President Uhuru Kenyatta embarked on a trip to Cuba last week, with an agenda of boosting cooperation in health, sports and culture according to his State House Spokesman Manoah Esipisu.
At the conclusion of the visit, various media outlets are reporting that, among others, the following has been agreed on between the two countries:
Cuba will send 100 medical specialists to the country with each county getting at least two.
Kenya would also send 50 doctors to Cuba for specialised training.
I’m not sure who is advising the president but this is spectacularly unnecessary.
1. Kenya has enough doctors
First, Kenya has many general practitioners and specialists who do not have jobs at this moment and can take up the work that the Cuban doctors are going to take up.
According to Dr. Ouma Oluga, the Secretary General & Chief Executive Officer of Kenya Medical Practitioners Pharmacists & Dentists’ Union (KMPDU), Kenya has more than 1,000 doctors who are not employed and have been waiting for deployment since May 2017. There are apparently also specialists who have been waiting for deployment to counties.
2. This specialist doctors problem is artificial one
Some counties have a specialist problem because they are claiming they do not have the money to have doctors in school. You see, for doctors to become specialists they have to proceed for masters. They usually apply for study leave and the county will have to hire another doctor to fill the gap. The The national government normally pays the school fees for the doctors proceeding for the masters and the counties pay their salary. Now counties are refusing to releasing doctors to proceed for masters because, according to them, they don’t have money to pay the extra doctor and the salary for the one proceeding for master’s. They instead chose to refer patients who need specialists to other hospitals.

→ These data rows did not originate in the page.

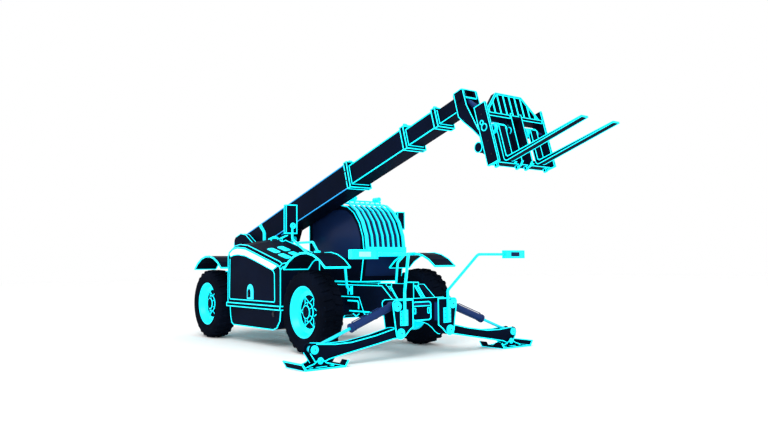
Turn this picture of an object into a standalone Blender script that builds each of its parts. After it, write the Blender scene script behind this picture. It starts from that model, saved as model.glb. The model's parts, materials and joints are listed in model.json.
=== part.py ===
"""A telehandler with a four-section boom, pallet forks and two front stabilisers.

The model is built in metres with +X to the front, +Y to the left and +Z up. Every sub-part is first
shaped in its own frame, with the front axle's middle over x = 0 and the ground at z = 0, or with a joint
at its origin. The last step moves the whole machine so that its origin lies on the ground, under the
middle of its box.
"""

from math import atan2, cos, hypot, pi, radians, sin

import bmesh
import bpy
from mathutils import Euler, Matrix, Vector

# ---------------------------------------------------------------- driving sizes
GAP = 0.0003             # between two pieces that touch
RUNNING_GAP = 0.0005     # round a pin or a sliding pad
PIN_SIDES = 16

WHEELBASE = 3.58
WHEEL_RADIUS = 0.65
TYRE_WIDTH = 0.40
WHEEL_TRACK = 2.20       # between the middles of the two tyres of an axle
RIM_SEAT_RADIUS = 0.380
RIM_FLANGE_RADIUS = 0.402
RIM_HALF_WIDTH = 0.170
KINGPIN_SPACING = 1.96
AXLE_TUBE_RADIUS = 0.085
AXLE_HOUSING_RADIUS = 0.19

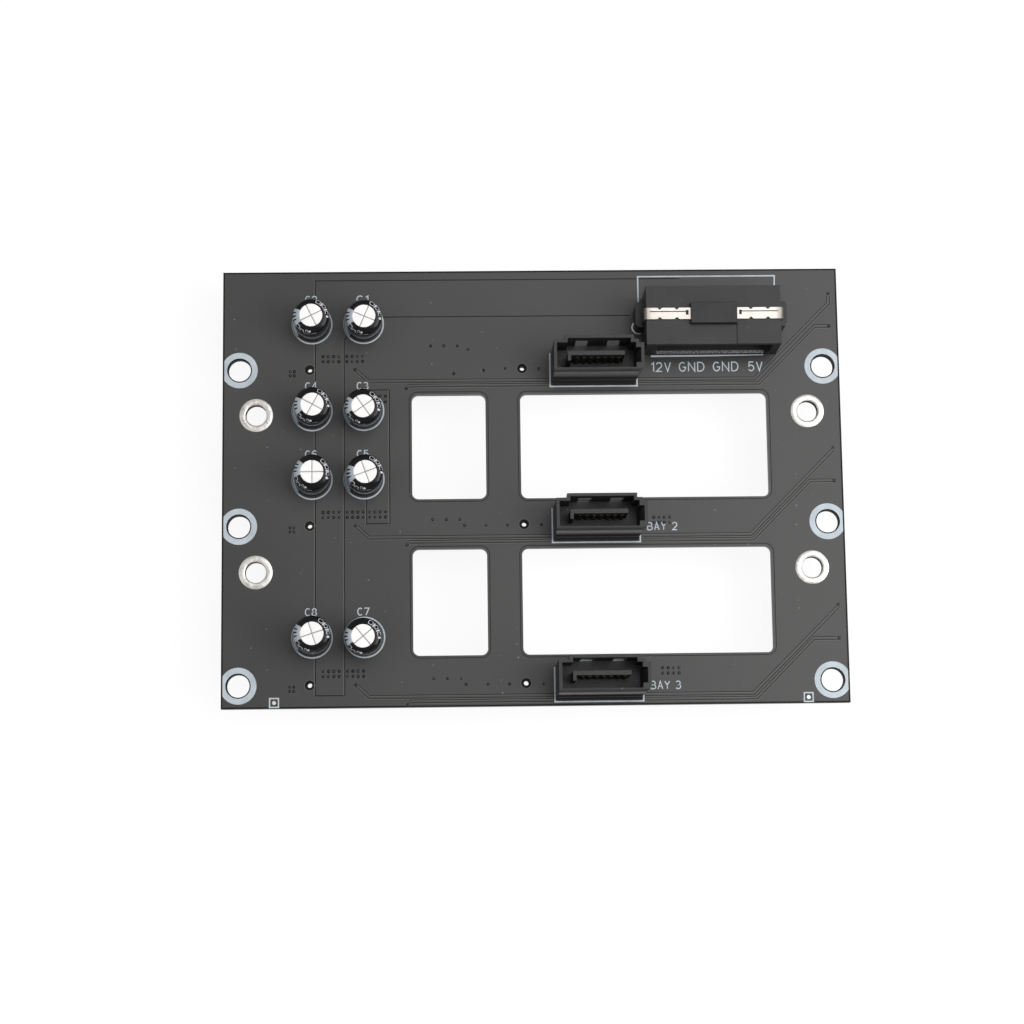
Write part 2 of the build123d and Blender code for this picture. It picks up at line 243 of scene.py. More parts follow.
# painted shadow before the power header, on the board's top face only
shade(tree, shader, product(tree, ahead, beside, before, onTop), aheadShadowLook)
middleY = (board["bottom"] + board["back"]) / 2
halfX, halfY = board["right"], (board["back"] - board["bottom"]) / 2
nearSide = calc(tree, "GREATER_THAN", calc(tree, "ABSOLUTE", where[0]), (halfX - maskLook["border"]) * mm)
fromMiddle = distance(tree, where[1], middleY * mm)
nearEnd = calc(tree, "GREATER_THAN", fromMiddle, (halfY - maskLook["border"]) * mm)
bare = calc(tree, "MAXIMUM", sideways, calc(tree, "MAXIMUM", nearSide, nearEnd))
plies = addNode(
    tree, "ShaderNodeTexWave", {"bands_direction": "Z"}, Vector=place, Scale=maskLook["plies"],
    Distortion=2.0)
laminate = blend(tree, spread(tree, plies.outputs[1], 0.2, 0.8), *[rgb(c) for c in maskLook["laminate"]])
overlay(tree, shader, bare, laminate)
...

3. Cuban doctors are not free
We will still need to pay the Cuban doctors and since they are foreign we will pay them top dollar. The same money can be used to sort out the artificial specialist situation in Kenya. I’d feel much better if we supported our own instead of relying on foreigners.
4. It is illegal
It is actually illegal to employ expatriates for jobs where it has been proven that locals can do. The skills that the Cuban doctors are bringing to the table are not unique and Kenyan doctors can do the same.
I understand what the president is trying to do but this is not the way and we have a perfect Kenyan solution without a need to import doctors without any local knowledge.